More importantly, given that blockchain technology is a brand-new technology, it will take some time for users to understand and recognize blockchain. This leads to high marketing costs for blockchain technology, which causes concerns among many Internet financial institutions.

A reporter from 21st Century Business Herald noted that the original intention of some domestic Internet financial institutions to introduce blockchain technology is to solve the pain points of current business service processes, thereby improving customer service experience or enhancing transaction trust. They do not regard blockchain technology as a tool to subvert traditional financial business.

"Especially when Internet finance regulation is becoming stricter, many institutions are still worried that relevant departments may use blockchain finance as a new tool for policy arbitrage." The founder of the domestic P2P institution mentioned above said that, for example, many financial institutions take advantage of the blockchain's credit immutability and package it as a credit endorsement for the platform's perfect credit reporting and risk control system, which will bring new operational risks.

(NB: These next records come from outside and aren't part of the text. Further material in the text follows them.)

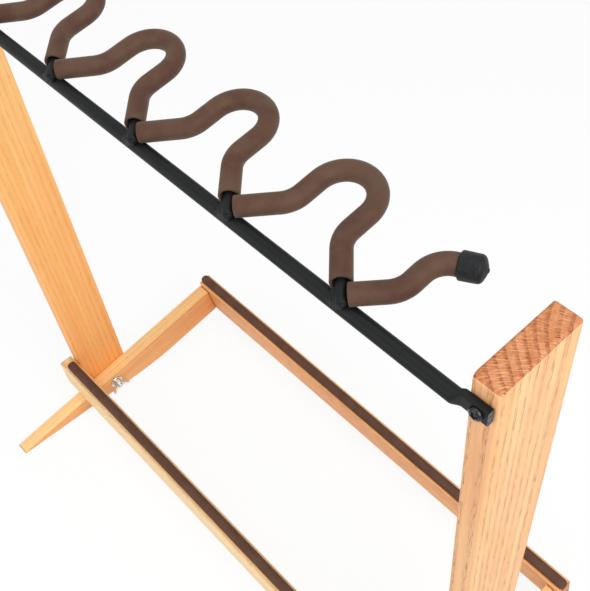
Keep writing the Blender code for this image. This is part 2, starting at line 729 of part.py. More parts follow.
def main():
    clear_scene()
    mats = {
        "oak": make_material("oiled_oak", (0.72, 0.43, 0.22), 0.45),
        "beech": make_material("beech_dowel", (0.78, 0.58, 0.38), 0.6),
        "rubber": make_material("brown_rubber", (0.13, 0.075, 0.05), 0.6),
        "black_rubber": make_material("black_rubber", (0.03, 0.035, 0.038), 0.55),
        "black_steel": make_material("black_powder_coat", (0.025, 0.027, 0.027), 0.4, 0.3),
        "zinc": make_material("zinc_plate", (0.75, 0.75, 0.74), 0.3, 1.0),
    }
    pivot = (0.0, PIVOT_FROM_CENTRE, PIVOT_HEIGHT)
    base_frame = make_empty("base_pivot", pivot, -LEG_SLOPE)
    upright_frame = make_empty("upright_pivot", pivot, -UPRIGHT_LEAN)
    make_base_frame(base_frame, mats)
    make_upright_frame(upright_frame, mats)
    bpy.context.view_layer.update()


main()
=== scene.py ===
import json
import math

import bmesh
import bpy
from mathutils import Matrix, Vector

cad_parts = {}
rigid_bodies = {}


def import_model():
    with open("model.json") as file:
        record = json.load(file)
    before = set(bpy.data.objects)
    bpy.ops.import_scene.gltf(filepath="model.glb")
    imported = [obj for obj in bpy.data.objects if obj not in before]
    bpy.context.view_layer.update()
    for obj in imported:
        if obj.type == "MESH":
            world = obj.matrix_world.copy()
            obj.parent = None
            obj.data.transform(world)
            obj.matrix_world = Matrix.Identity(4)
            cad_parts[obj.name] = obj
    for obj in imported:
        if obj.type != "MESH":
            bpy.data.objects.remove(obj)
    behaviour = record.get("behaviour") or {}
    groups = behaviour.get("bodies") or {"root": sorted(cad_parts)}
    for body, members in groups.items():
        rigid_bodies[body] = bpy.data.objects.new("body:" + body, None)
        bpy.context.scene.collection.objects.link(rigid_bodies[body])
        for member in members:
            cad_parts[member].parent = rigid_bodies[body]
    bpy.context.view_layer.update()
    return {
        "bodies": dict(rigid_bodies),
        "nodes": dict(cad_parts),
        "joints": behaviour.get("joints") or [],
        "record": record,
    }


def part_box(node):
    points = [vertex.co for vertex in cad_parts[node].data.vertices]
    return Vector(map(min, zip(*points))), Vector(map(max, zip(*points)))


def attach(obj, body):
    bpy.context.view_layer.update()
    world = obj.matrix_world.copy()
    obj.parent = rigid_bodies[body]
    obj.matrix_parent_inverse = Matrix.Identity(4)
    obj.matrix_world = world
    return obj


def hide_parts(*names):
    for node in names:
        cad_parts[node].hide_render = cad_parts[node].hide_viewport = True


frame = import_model()

# Driving dimensions, in metres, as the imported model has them
BOARD_THICK = 0.019
BOARD_WIDTH = 0.0655
HALF_BOARD = BOARD_WIDTH / 2
STAND_WIDTH = 0.704
INNER_FACE = STAND_WIDTH / 2 - BOARD_THICK
UPRIGHT_TOP = 0.7355
UPRIGHT_LEAN = math.radians(2.5)
LEG_SLOPE = math.radians(10.95)
LEG_TOP = 0.0154
LEG_DEPTH = 0.0460
LEG_FRONT = 0.1869
SEAT_GAP = 0.0003

REAR_RAIL_HEIGHT = 0.0455
FRONT_RAIL_HEIGHT = 0.0525
PAD_WIDTH = 0.0118
PAD_HEIGHT = 0.0090
PAD_CROWN = 0.0048
PAD_ROUND_END = 0.0055
PAD_END_SIZE = 0.4
REAR_PAD_INSET = 0.0120

BAR_RADIUS = 0.0051
BAR_BEHIND = 0.0050
BAR_BELOW_TOP = 0.0208
BAR_END_SHORT = 0.0025
BAR_FLAT_LENGTH = 0.0170
BAR_PINCH = 0.005
BAR_FLAT_THICK = 0.0050
BAR_FLAT_HEIGHT = 0.0124
LUG_SQUARENESS = 7.0

NOTCHES = 6
NOTCH_PITCH = 0.0976
HOOK_TILT = math.radians(6.4)
HOOK_ROD_RADIUS = 0.0035
SLEEVE_RADIUS = 0.0070
SLEEVE_BORE = 0.0038
SLEEVE_LIP = 0.0004
MOUTH_BORE = 0.0055
MOUTH_DEPTH = 0.010
VERTEX_BEHIND = 0.0043
VERTEX_BELOW_TOP = 0.0118
HAIRPIN_HALF_WIDTH = 0.0208
HAIRPIN_CENTRE = 0.0497
HAIRPIN_BEND = 0.019
END_HOOK_OFFSET = 0.0238
END_HOOK_CORNER = 0.0508
END_HOOK_TURN = math.radians(64.0)
END_HOOK_BEND = 0.018
END_HOOK_TAIL = 0.0267
ROD_OVERRUN = 0.0060
SLEEVE_OVER_START = 0.0081
BUTT_START = 0.0040
CAP_LENGTH = 0.0160
CAP_RADIUS = 0.0087
CAP_WALL = 0.0026
CAP_SWELL = 0.0006
CAP_DOME = 0.0057
CAP_SHOULDER = 0.0036
CAP_NUB = 0.0014
ROD_IN_CAP = 0.004
HOOK_ROD_SIDES = 24
SLEEVE_SIDES = 40
CAP_SIDES = 40

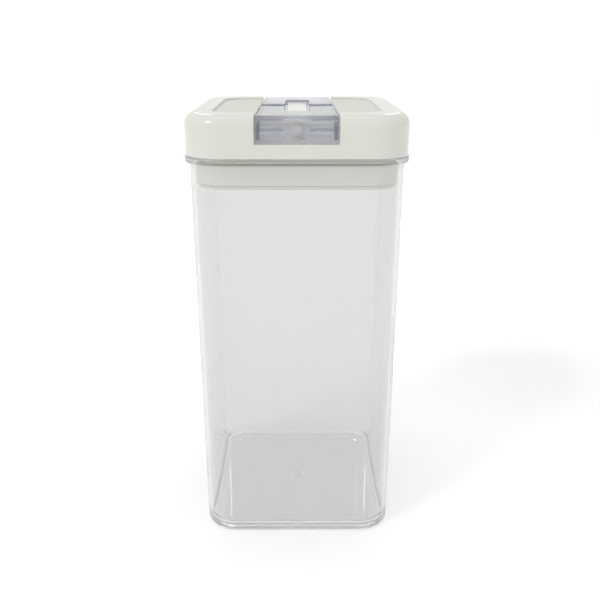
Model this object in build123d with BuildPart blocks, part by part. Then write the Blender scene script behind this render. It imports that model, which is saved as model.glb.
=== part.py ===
"""Square storage canister with a flip-lock lid. Millimetres, +Z up, front is -Y.

The origin is the centre of the face that the canister stands on. Two clear wings lie in a
channel across the lid. Each turns on a steel pin in a white bridge, and its cam bears on the
channel's floor. Wings down, the cams hold the bridge up, and the plate under the bridge's
posts squeezes the gasket against the canister's wall. Wings up, the bridge and plate drop
and the gasket lets go.
"""

from build123d import *
from math import cos, hypot, pi, radians, sin
import os

# ---- Canister ---------------------------------------------------------------
total_height = 223.0          # standing face to the lid's top
body_side = 101.4             # outside, level with the mouth
body_taper = 1.1              # how far each wall leans in by the base
body_corner = 17.0            # plan radius of the outside corners at the mouth
wall = 2.2
floor_thickness = 3.0
base_edge_radius = 3.0        # rounding where the walls meet the base
floor_fillet = 5.0            # rounding inside, where the walls meet the floor
foot_inset = 9.6              # base's side to the recess that leaves a standing ring
foot_recess = 0.8
gate_radius = 4.1             # the moulding gate's shallow dish in the floor
gate_depth = 0.5
rim_projection = 2.4          # rim's side beyond the body's side
rim_height = 3.2
rim_edge_radius = 0.9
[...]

Fang Liang, CTO of iQianjin and former chief architect of Lending Club, believes that the current Internet finance industry is in a transition period from disorder to orderly development. Neither the regulatory environment nor the current market competition can provide a suitable soil for the popularization of blockchain technology. In addition to proving its technical maturity and application stability to the market, blockchain technology should also demonstrate its reliability in terms of legal compliance operations.

In the view of many people in the financial industry, before the corresponding regulatory system for blockchain finance is established, Internet financial institutions may wish to build a new scenario-based financial service value chain through blockchain technology to further improve customer financial service experience in order to find blue ocean markets.